Home sales numbers continue to set records midway through 2019; second quarter home sales were up by about 6% year-over-year, while the midyear sales total is up by 3.6%. Closed sales for the month of June were down just slightly compared to the record number from June 2018, but the sales totals will likely be adjusted upward in the coming months and June may well end up at a June monthly record when all is said and done.

The average price of those sales continues to increase, with the June average up by 6.4% compared to year-ago levels, and the second quarter and year-to-date up by 5.2% and 8.0%, respectively. The aggregate reflection of sales and prices, the total dollar volume of residential real estate sales, easily remains at record levels, then, posting a 9.1% year-over-year increase through the first six months of the year. 

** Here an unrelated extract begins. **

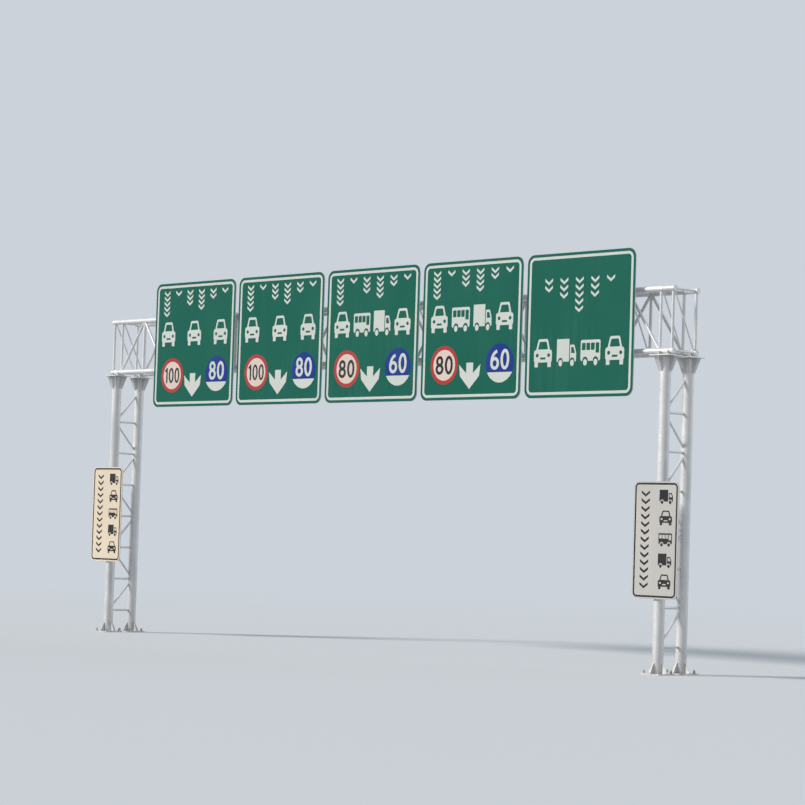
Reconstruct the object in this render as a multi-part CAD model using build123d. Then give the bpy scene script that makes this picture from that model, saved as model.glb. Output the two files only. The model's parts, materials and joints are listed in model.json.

In the past, a decline in the regional oil and gas economy as measured by the Texas Permian Basin Petroleum Index has always led to decline in the general economy as measured by the Midland-Odessa Regional Economic Index. In recent cycles, the lag times have shortened. However, the nature of the current decline is different in that it has not been driven by, nor characterized by, rapid and deep decline in the price of crude oil. While prices are certainly lower compared to the recent cyclical peak in October 2018, prices had generally stabilized in the $50-55 per barrel range leading up to the recent Saudi attacks. So, while the rig count and other measures of regional oil and gas activity have fallen and continue to decline, the nature of the slowdown appears to be staving off the rollover and decline in the general economy of the metro area. It remains likely this will occur at some point if the contraction in the oilfield continues, but midway through 2019 the economy clearly remains in a state of modest expansion, though the rate of growth continues to slow with each passing month.